(What you should do)
Repeat the full listing, word for word.

** Start of Recorded information **

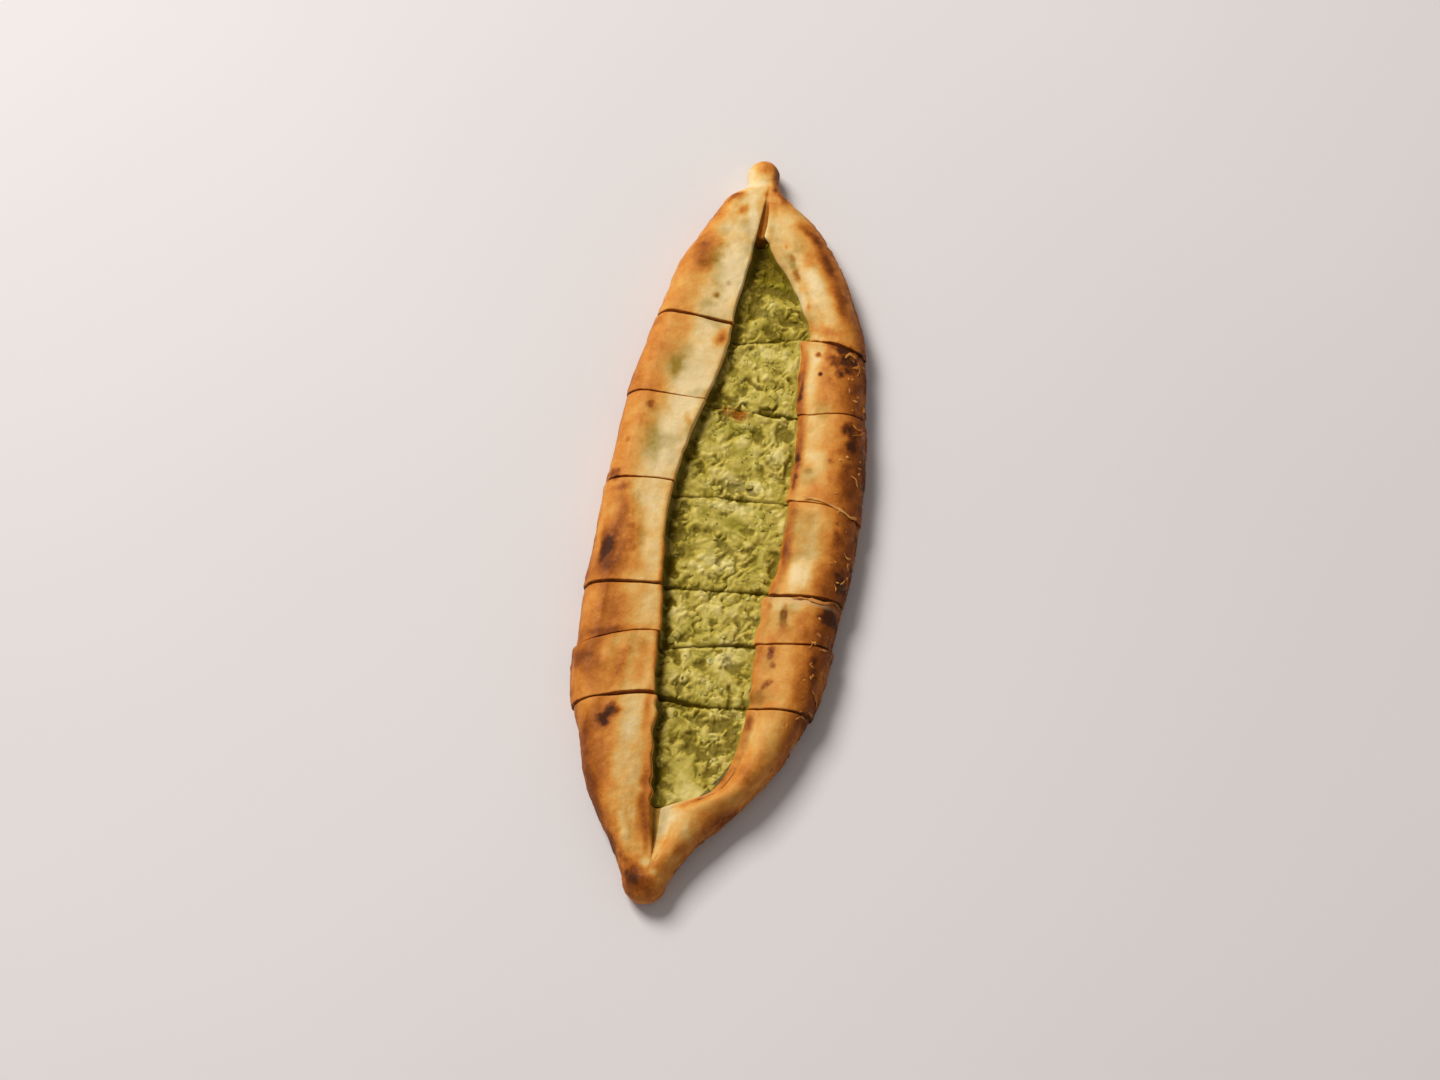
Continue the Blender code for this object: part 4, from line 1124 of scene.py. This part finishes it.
# %% The marks on the cheese
BED_MARKS = {
    "toast": (
        (5, 49.4, 7.6, 3.0, -4, 0.70), (8, 47.6, 3.4, 3.4, -30, 0.8),
    ),
    "dark": (
        # Painted shade: the dark marks beside the left lip, such as (-10, 13) and (-11, -37.4), and at the
        # far point, (14, 123) and (9, 127); the others mark juice-dark hollows.
        (9, 48, 4, 2.4, 0, 0.6), (14, 62, 3.2, 3.6, 0, 0.6), (28, -63.5, 2.0, 1.4, 0, 1.0),
        (9, 40, 12, 2.6, -4, 0.7), (20, 38, 4, 2.6, 0, 0.5), (18, 51.4, 3, 2, 0, 0.7),
        (27, 50.6, 5, 2.2, 0, 0.8), (15, 90.5, 12, 2.4, 8, 0.5), (30, -1, 5, 3, 0, 0.7),
        (-2, -68, 4, 5, 0, 0.6), (2, -12, 3, 4, 0, 0.6), (3, -8, 4, 3, 0, 0.5), (14, 123, 6, 11, 25, 0.45),
        (3, 97, 4, 6, 0, 0.6), (2, 73, 3, 7, 0, 0.4), (-10, 13, 3, 6, 0, 0.5), (-5, -17, 4, 9, 0, 0.5),
        (-8, -38, 4, 3, 0, 0.5), (-6, -80, 3, 6, 0, 0.5), (2, -100, 4, 7, 0, 0.5), (19, -86, 4, 4, 0, 0.4),
        (5, -122, 8, 9, 0, 0.16), (24, -2, 3, 2.2, 0, 0.4), (2, -61, 5, 3.4, 0, 0.55),
        (13, -52.5, 2.6, 1.0, -30, 0.8), (9, 127, 8, 8, 0, 0.5), (-11, -37.4, 4, 2, 0, 0.8),
        (3, 89, 6, 3.4, 0, 0.7), (-1, -10, 3, 8, 0, 0.4), (19, -104, 5, 3, -20, 0.4),
        (8, -84, 5, 2.4, 0, 0.4), (-6, -22, 2.4, 10, 0, 0.3), (-8, 14, 2.4, 8, 0, 0.3),
        (4, 66, 3, 6, -20, 0.5),
    ),
    "green": (
        # The green mark at (14, 121) darkens the far point too, partly as painted shade.
        (9, 41, 14, 4, -4, 0.8), (12, -4.5, 8, 3.6, -10, 0.9), (14, 121, 9, 10, 0, 0.9),
        (15, 30, 14, 3.4, -4, 0.5), (17, -9, 7, 3.2, -4, 0.6), (4, -60, 8, 4, 0, 0.4),
        (10, 20, 5, 3, 0, 0.3), (30, -72, 5, 12, 0, 0.35),
    ),
    "pale": (
        (5, -23, 3, 3, 0, 0.2), (6, -32, 3, 3, 0, 0.2), (12, 3.6, 8, 2, 0, 0.2), (28, 27, 5, 8, 0, 0.14),
        (27, 32, 5, 9, 0, 0.06), (7, 15, 9, 5, 0, 0.2), (18, -70, 5, 4, 0, 0.34),
        (21, -112, 5, 14, 0, 0.14), (14, 110, 5, 5, 0, 0.2), (13, 118, 9, 10, 20, -0.26),
        # The negative marks from (3, 97) to (1, -64), in the cheese's left part, darken it as painted shade.
        (14, 102, 8, 6, 0, 0.30), (25, 96, 6, 4, 0, 0.10), (9, -25, 4, 4, 0, 0.35), (3, 97, 4, 7, 0, -0.26),
        (2, 72, 3, 8, 0, -0.16), (2, -102, 4, 8, 0, -0.28), (8, -122, 8, 10, 0, -0.14),
        (-6, -18, 4, 9, 0, -0.22), (-7, -38, 4, 4, 0, -0.26), (1, -64, 5, 5, 0, -0.16),
        (27, 33, 5, 9, 0, 0.14), (8, 16, 9, 5, 0, 0.16), (17.6, -69, 4, 3, 0, 0.3),
        (21, -110, 5, 14, 0, 0.12), (29, -6, 5, 5, 0, -0.14), (15, 126, 5, 9, 25, -0.14),
        (10, 58, 8, 10, 0, 0.10), (10, 3, 14, 3, -4, 0.25), (20, 82, 14, 4, 8, 0.25),
        (12, -4.5, 8, 3.6, -10, -0.2), (22, -94, 9, 3, 0, 0.25), (11, -132, 6, 5, 0, 0.36),
        (18, -15, 8, 4, 0, 0.2), (20, 96, 7, 2, 0, 0.2), (10, -24, 12, 8, 0, 0.12), (20, 14, 4, 4, 0, 0.3),
        (6, -122, 6, 12, 0, 0.14), (20, -64, 5, 4, 0, 0.2), (14, 9, 7, 6, 0, 0.15),
    ),
    "smooth": (
        (6, -124, 7, 10, 0, 1.0), (12, 108, 12, 16, 0, 0.25), (12, -4, 8, 4, -8, 0.8),
        (11, -132, 6, 5, 0, 0.9),
    ),
}
# Slice 1's low tone is partly painted shade under the far point.
BED_TONES = (-0.20, -0.06, -0.04, -0.03, 0.02, 0.03, -0.05)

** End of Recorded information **

(Response to this exercise)
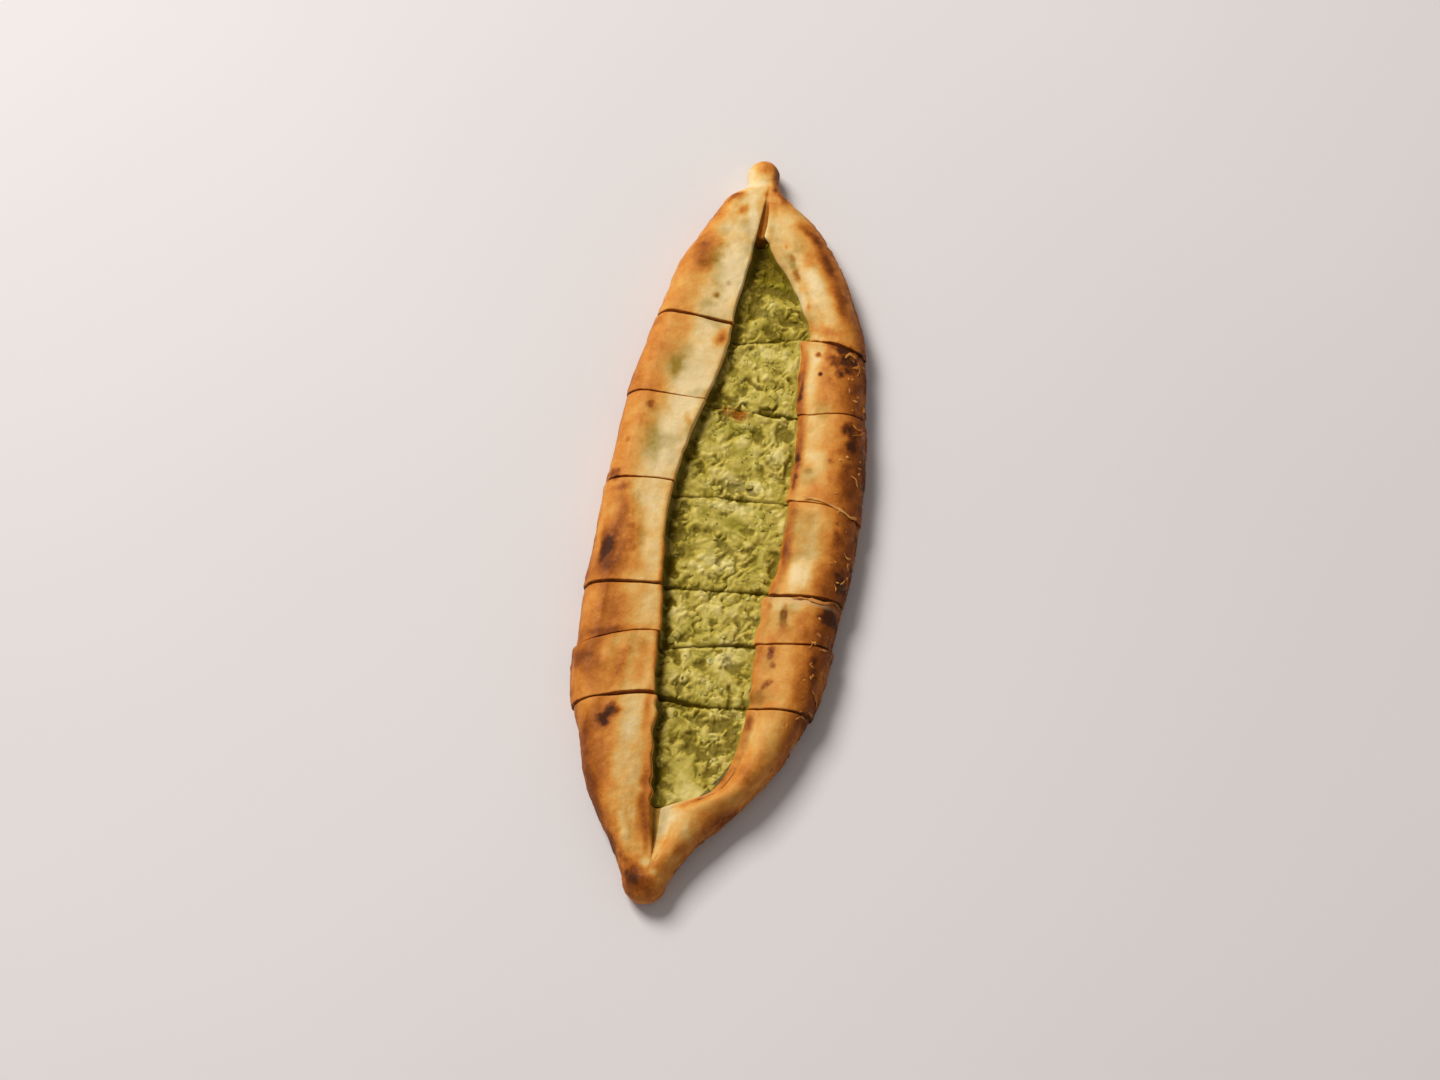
Continue the Blender code for this object: part 4, from line 1124 of scene.py. This part finishes it.
# %% The marks on the cheese
BED_MARKS = {
    "toast": (
        (5, 49.4, 7.6, 3.0, -4, 0.70), (8, 47.6, 3.4, 3.4, -30, 0.8),
    ),
    "dark": (
        # Painted shade: the dark marks beside the left lip, such as (-10, 13) and (-11, -37.4), and at the
        # far point, (14, 123) and (9, 127); the others mark juice-dark hollows.
        (9, 48, 4, 2.4, 0, 0.6), (14, 62, 3.2, 3.6, 0, 0.6), (28, -63.5, 2.0, 1.4, 0, 1.0),
        (9, 40, 12, 2.6, -4, 0.7), (20, 38, 4, 2.6, 0, 0.5), (18, 51.4, 3, 2, 0, 0.7),
        (27, 50.6, 5, 2.2, 0, 0.8), (15, 90.5, 12, 2.4, 8, 0.5), (30, -1, 5, 3, 0, 0.7),
        (-2, -68, 4, 5, 0, 0.6), (2, -12, 3, 4, 0, 0.6), (3, -8, 4, 3, 0, 0.5), (14, 123, 6, 11, 25, 0.45),
        (3, 97, 4, 6, 0, 0.6), (2, 73, 3, 7, 0, 0.4), (-10, 13, 3, 6, 0, 0.5), (-5, -17, 4, 9, 0, 0.5),
        (-8, -38, 4, 3, 0, 0.5), (-6, -80, 3, 6, 0, 0.5), (2, -100, 4, 7, 0, 0.5), (19, -86, 4, 4, 0, 0.4),
        (5, -122, 8, 9, 0, 0.16), (24, -2, 3, 2.2, 0, 0.4), (2, -61, 5, 3.4, 0, 0.55),
        (13, -52.5, 2.6, 1.0, -30, 0.8), (9, 127, 8, 8, 0, 0.5), (-11, -37.4, 4, 2, 0, 0.8),
        (3, 89, 6, 3.4, 0, 0.7), (-1, -10, 3, 8, 0, 0.4), (19, -104, 5, 3, -20, 0.4),
        (8, -84, 5, 2.4, 0, 0.4), (-6, -22, 2.4, 10, 0, 0.3), (-8, 14, 2.4, 8, 0, 0.3),
        (4, 66, 3, 6, -20, 0.5),
    ),
    "green": (
        # The green mark at (14, 121) darkens the far point too, partly as painted shade.
        (9, 41, 14, 4, -4, 0.8), (12, -4.5, 8, 3.6, -10, 0.9), (14, 121, 9, 10, 0, 0.9),
        (15, 30, 14, 3.4, -4, 0.5), (17, -9, 7, 3.2, -4, 0.6), (4, -60, 8, 4, 0, 0.4),
        (10, 20, 5, 3, 0, 0.3), (30, -72, 5, 12, 0, 0.35),
    ),
    "pale": (
        (5, -23, 3, 3, 0, 0.2), (6, -32, 3, 3, 0, 0.2), (12, 3.6, 8, 2, 0, 0.2), (28, 27, 5, 8, 0, 0.14),
        (27, 32, 5, 9, 0, 0.06), (7, 15, 9, 5, 0, 0.2), (18, -70, 5, 4, 0, 0.34),
        (21, -112, 5, 14, 0, 0.14), (14, 110, 5, 5, 0, 0.2), (13, 118, 9, 10, 20, -0.26),
        # The negative marks from (3, 97) to (1, -64), in the cheese's left part, darken it as painted shade.
        (14, 102, 8, 6, 0, 0.30), (25, 96, 6, 4, 0, 0.10), (9, -25, 4, 4, 0, 0.35), (3, 97, 4, 7, 0, -0.26),
        (2, 72, 3, 8, 0, -0.16), (2, -102, 4, 8, 0, -0.28), (8, -122, 8, 10, 0, -0.14),
        (-6, -18, 4, 9, 0, -0.22), (-7, -38, 4, 4, 0, -0.26), (1, -64, 5, 5, 0, -0.16),
        (27, 33, 5, 9, 0, 0.14), (8, 16, 9, 5, 0, 0.16), (17.6, -69, 4, 3, 0, 0.3),
        (21, -110, 5, 14, 0, 0.12), (29, -6, 5, 5, 0, -0.14), (15, 126, 5, 9, 25, -0.14),
        (10, 58, 8, 10, 0, 0.10), (10, 3, 14, 3, -4, 0.25), (20, 82, 14, 4, 8, 0.25),
        (12, -4.5, 8, 3.6, -10, -0.2), (22, -94, 9, 3, 0, 0.25), (11, -132, 6, 5, 0, 0.36),
        (18, -15, 8, 4, 0, 0.2), (20, 96, 7, 2, 0, 0.2), (10, -24, 12, 8, 0, 0.12), (20, 14, 4, 4, 0, 0.3),
        (6, -122, 6, 12, 0, 0.14), (20, -64, 5, 4, 0, 0.2), (14, 9, 7, 6, 0, 0.15),
    ),
    "smooth": (
        (6, -124, 7, 10, 0, 1.0), (12, 108, 12, 16, 0, 0.25), (12, -4, 8, 4, -8, 0.8),
        (11, -132, 6, 5, 0, 0.9),
    ),
}
# Slice 1's low tone is partly painted shade under the far point.
BED_TONES = (-0.20, -0.06, -0.04, -0.03, 0.02, 0.03, -0.05)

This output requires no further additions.